A female history maker in Tunisia’s medical history. Tawhida Ben Sheikh was the first woman to become a physician in North Africa in the 20th century. She was the first North African Muslim woman to earn a medical degree from the Faculty of Medicine in Paris, in 1936, while Tunisia was still under colonial rule.
Tawhida Ben Sheikh, born in 1909 passed on a decade ago, in 2010. She was the first Arab and Muslim woman to become a physician in North Africa in the 20th century. She is particularly renowned for her work in women’s health and specialization in Gynecology.
In 1928, she became the first woman to attain a high school baccalaureate and eventually specialized in Genecology, heading campaigns around access to contraception and abortion which precipitated the legalization of abortion in 1965.

Vice-president of the Tunisian Red Crescent, she contributed to the creation of several organizations to help orphans, promote children care, and education and learning for the Elderly.
She was known as “the doctor of the poor” as she worked in a very popular neighborhood and most of her patients were those living in difficult conditions, and that she was often providing free medical services for poor women during the French protectorate. At the time, women often came to see her to give birth. This is how she became an Obstetrician and then a Gynecologist, ”says her daughter.

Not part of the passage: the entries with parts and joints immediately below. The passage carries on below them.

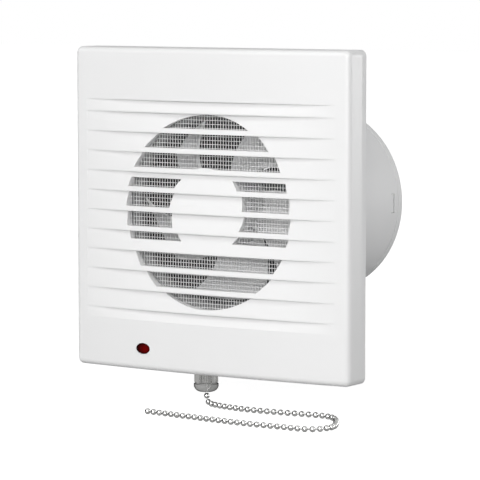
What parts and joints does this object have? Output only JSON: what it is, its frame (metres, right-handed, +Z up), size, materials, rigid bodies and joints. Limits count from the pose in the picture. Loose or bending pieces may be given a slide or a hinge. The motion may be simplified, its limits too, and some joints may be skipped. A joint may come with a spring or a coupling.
{
  "type": "bathroom exhaust fan",
  "caption": "Wall-mounted axial exhaust fan for a round duct: square louvred cover with a slotted round opening, indicator lens and bead-chain pull switch.",
  "frame": {"origin": "centre of the duct spigot on the wall plane, which is the back of the base plate", "axes": "+X to the right seen from the room, +Y into the wall along the duct, +Z up; the front faces -Y"},
  "size_m": [0.1757, 0.1539, 0.1837],
  "materials": {
    "cover_plastic": "moulded, soft gloss",
    "net_plastic": "fine woven net",
    "lens_plastic": "clear dark red, polished",
    "lamp_glass": "clear",
    "housing_plastic": "moulded, fine grain",
    "inner_plastic": "moulded",
    "grommet_rubber": "soft",
    "terminal_plastic": "moulded, slightly clear",
    "contact_brass": "stamped",
    "zinc_steel": "zinc plated",
    "lamination_steel": "stacked sheet, varnished",
    "bobbin_plastic": "moulded",
    "coil_tape": "wound tape",
    "ring_copper": "bare copper",
    "bearing_bronze": "sintered",
    "rotor_aluminium": "die cast",
    "shaft_steel": "ground",
    "impeller_plastic": "moulded",
    "switch_plastic": "moulded",
    "nickel_plate": "polished nickel",
    "lead_plastic": "wire sleeve"
  },
  "bodies": {
    "root": {"front_cover": "cover_plastic", "insect_net": "net_plastic", "net_ring": "cover_plastic", "indicator_lens": "lens_plastic", "indicator_lamp": "lamp_glass", "lamp_holder": "inner_plastic", "housing": "housing_plastic", "cable_grommet": "grommet_rubber", "cable_clamp": "inner_plastic", "clamp_screws": "zinc_steel", "terminal_block": "terminal_plastic", "terminal_tubes": "contact_brass", "terminal_screws": "zinc_steel", "terminal_block_screw": "zinc_steel", "motor_holder": "housing_plastic", "stator_core": "lamination_steel", "coil_bobbin": "bobbin_plastic", "stator_coil": "coil_tape", "shading_rings": "ring_copper", "front_bracket": "zinc_steel", "rear_bracket": "zinc_steel", "front_bearing": "bearing_bronze", "rear_bearing": "bearing_bronze", "thrust_washers": "inner_plastic", "motor_screws": "zinc_steel", "motor_nuts": "zinc_steel", "switch_body": "switch_plastic", "switch_cover": "switch_plastic", "switch_neck": "nickel_plate", "lock_nut": "nickel_plate", "knurled_nut": "nickel_plate", "chain_bell": "nickel_plate", "return_spring": "shaft_steel", "ratchet_pin": "shaft_steel", "feed_contact": "contact_brass", "load_contact": "contact_brass", "switch_lead": "lead_plastic"},
    "rotor": {"rotor": "rotor_aluminium", "motor_shaft": "shaft_steel", "impeller": "impeller_plastic", "impeller_clip": "zinc_steel"},
    "pull": {"pull_rod": "shaft_steel", "bead_chain": "nickel_plate"},
    "ratchet": {"ratchet_wheel": "inner_plastic"}
  },
  "joints": [
    {"name": "impeller_spin", "type": "hinge", "parent": "root", "child": "rotor", "pos_m": [0, 0, 0], "axis": [0, 1, 0], "continuous": true},
    {"name": "chain_pull", "type": "slide", "parent": "root", "child": "pull", "axis": [0, 0, -1], "range_m": [0, 0.005], "stiffness_N_per_m": 1200, "springref_m": -0.005, "deforming": ["return_spring"]},
    {"name": "ratchet_turn", "type": "hinge", "parent": "root", "child": "ratchet", "pos_m": [0.0006, -0.0092, -0.0617], "axis": [0, -1, 0], "range_deg": [0, 90]}
  ],
  "couplings": [
    {"joint": "ratchet_turn", "follows": "chain_pull", "rad_per_m": 314}
  ]
}
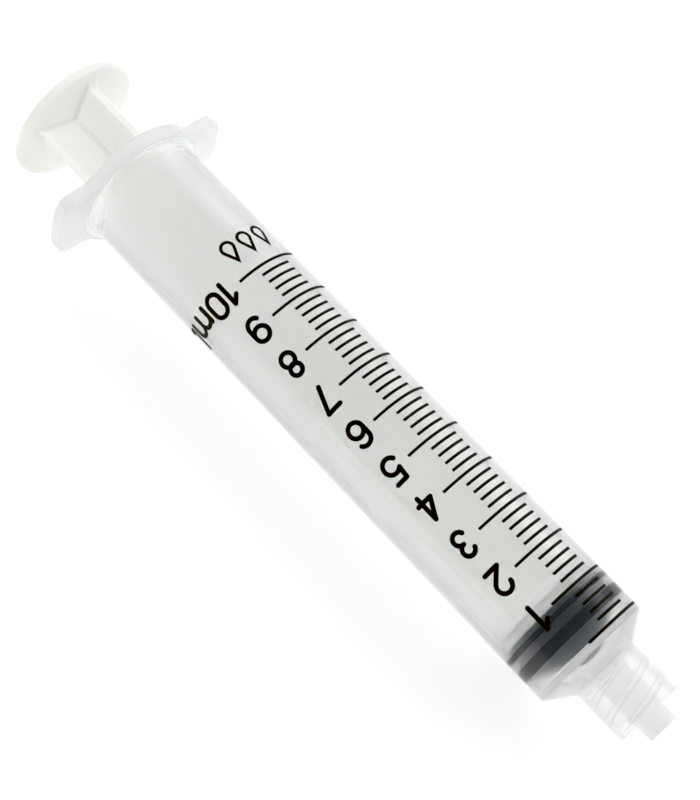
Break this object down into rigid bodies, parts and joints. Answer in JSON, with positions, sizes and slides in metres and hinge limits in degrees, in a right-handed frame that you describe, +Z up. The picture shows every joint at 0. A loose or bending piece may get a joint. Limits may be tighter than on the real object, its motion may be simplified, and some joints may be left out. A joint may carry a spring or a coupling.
{
  "type": "syringe",
  "caption": "Disposable 10 mL syringe: milky barrel with finger flange, printed scale and lock-collar tip, sliding ribbed plunger rod and black rubber stopper.",
  "frame": {"origin": "on the table under the middle of the syringe, which lies on its finger flange and thumb rest; the syringe's axis is 9.4 mm above it", "axes": "+X along the syringe's axis, towards the tip; +Y along the finger flange's wings; +Z up, through the printed scale's side of the barrel"},
  "size_m": [0.1092, 0.027, 0.0188],
  "materials": {
    "barrel_plastic": "clear, slightly milky polypropylene, smooth and glossy",
    "rod_plastic": "milky natural polypropylene, satin",
    "stopper_rubber": "black moulded rubber, lightly oiled",
    "scale_ink": "printed black ink, satin"
  },
  "bodies": {
    "barrel": {"barrel": "barrel_plastic", "printed_major_graduations": "scale_ink", "printed_minor_graduations": "scale_ink", "printed_numerals": "scale_ink", "printed_unit": "scale_ink", "printed_mark": "scale_ink"},
    "stopper": {"stopper": "stopper_rubber"},
    "plunger_rod": {"plunger_rod": "rod_plastic"}
  },
  "joints": [
    {"name": "plunger_slide", "type": "slide", "parent": "barrel", "child": "stopper", "axis": [-1, 0, 0], "range_m": [-0.0016, 0.0735]},
    {"name": "rod_spin", "type": "hinge", "parent": "stopper", "child": "plunger_rod", "pos_m": [0.0388, 0, 0.0094], "axis": [1, 0, 0], "continuous": true}
  ]
}
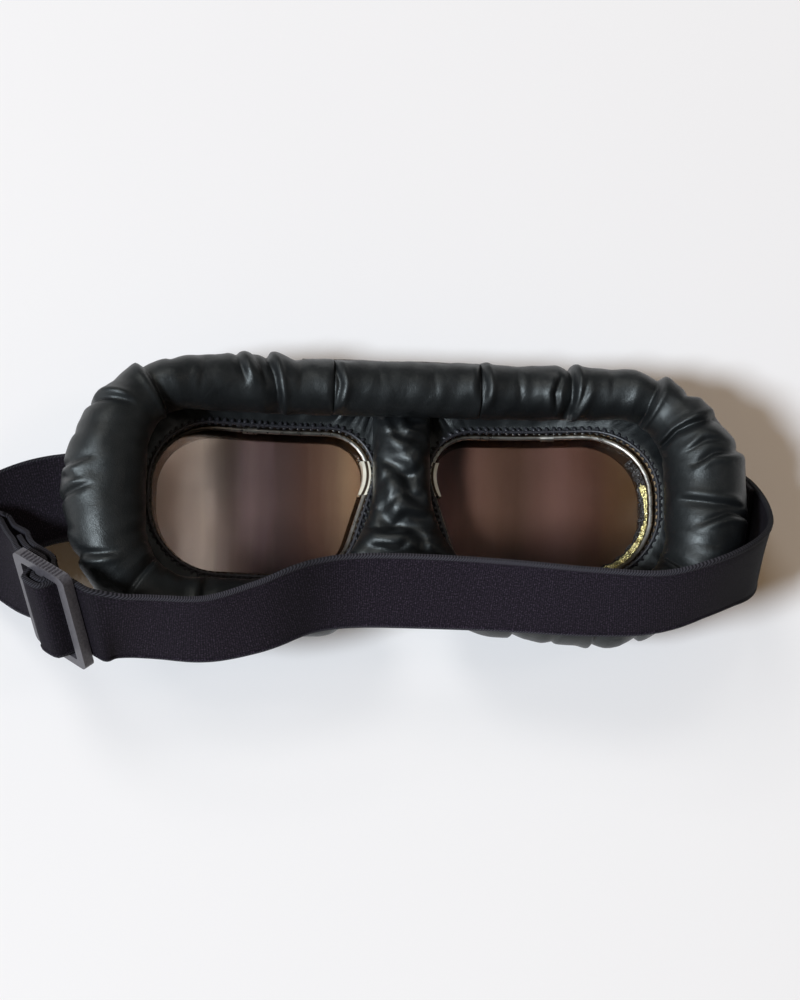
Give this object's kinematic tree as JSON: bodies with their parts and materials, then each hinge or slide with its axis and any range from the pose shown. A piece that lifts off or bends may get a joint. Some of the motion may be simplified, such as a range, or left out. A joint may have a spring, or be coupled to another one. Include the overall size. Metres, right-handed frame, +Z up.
{
  "type": "aviator goggles",
  "caption": "Folding aviator goggles: two wrapped metal frames with tinted lenses, a padded leather mask, swinging wire strap loops and an elastic head strap with a slider.",
  "frame": {"origin": "on the table, under the nose hinge, midway between the two lines on which the front frames touch the table", "axes": "the goggles lie face down: +X to the right eye, +Y to the brow, +Z up, from the front of the frames to the padded face side"},
  "size_m": [0.2284, 0.0912, 0.0651],
  "materials": {
    "brass": "polished, slightly worn",
    "brass_foil": "bright, crumpled",
    "pale_gold_metal": "bright plated",
    "smoke_lens": "tinted, polished",
    "black_leather": "glossy, grained",
    "foam": "open cell",
    "black_thread": "matte",
    "elastic_webbing": "woven, matte",
    "dark_plastic": "satin"
  },
  "bodies": {
    "left_half": {"front_frame_left": "brass", "lens_left": "smoke_lens", "lens_seat_strip_left": "brass", "retaining_wire_left": "pale_gold_metal", "wire_ferrule_left": "pale_gold_metal", "hinge_leaf_left": "pale_gold_metal", "temple_bracket_left": "brass", "bracket_rivets_left": "brass", "mask_leather_left": "black_leather", "edge_stitching_left": "black_thread", "padded_roll_left": "black_leather", "roll_foam_left": "foam", "hinge_pin": "pale_gold_metal", "bridge_roll": "black_leather", "bridge_foam": "foam", "nose_pad": "black_leather", "head_strap": "elastic_webbing"},
    "right_half": {"front_frame_right": "brass", "lens_right": "smoke_lens", "lens_seat_strip_right": "brass", "retaining_wire_right": "pale_gold_metal", "wire_ferrule_right": "pale_gold_metal", "packing_foil_right": "brass_foil", "hinge_leaf_right": "pale_gold_metal", "temple_bracket_right": "brass", "bracket_rivets_right": "brass", "mask_leather_right": "black_leather", "edge_stitching_right": "black_thread", "padded_roll_right": "black_leather", "roll_foam_right": "foam"},
    "loop_left": {"strap_loop_left": "pale_gold_metal"},
    "loop_right": {"strap_loop_right": "pale_gold_metal"},
    "slider": {"strap_slider": "dark_plastic"}
  },
  "joints": [
    {"name": "nose_fold", "type": "hinge", "parent": "left_half", "child": "right_half", "pos_m": [0, 0.008, 0.006], "axis": [0, -1, 0], "range_deg": [0, 20], "deforming": ["head_strap", "bridge_roll", "bridge_foam", "nose_pad"]},
    {"name": "loop_left_swing", "type": "hinge", "parent": "left_half", "child": "loop_left", "pos_m": [-0.084, 0, 0.014], "axis": [0, 1, 0], "range_deg": [-60, 35], "deforming": ["head_strap"]},
    {"name": "loop_right_swing", "type": "hinge", "parent": "right_half", "child": "loop_right", "pos_m": [0.084, 0, 0.014], "axis": [0, -1, 0], "range_deg": [-60, 35], "deforming": ["head_strap"]},
    {"name": "slider_slide", "type": "slide", "parent": "left_half", "child": "slider", "axis": [-0.639, 0.4337, -0.6353], "range_m": [-0.008, 0.008], "deforming": ["head_strap"]}
  ]
}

She was also very active in the nationalist movement until independence from France was won in 1956.
The First Woman to Make it onto the Country’s Currency
On March 26, 2020, the Central Bank of Tunisia unveiled new banknotes honoring the female history maker in the country’s medical history.
The bank released a new 10 Tunisian Dinar note that features female doctor Tewhida ben Sheikh, the first woman to make it onto the country’s currency.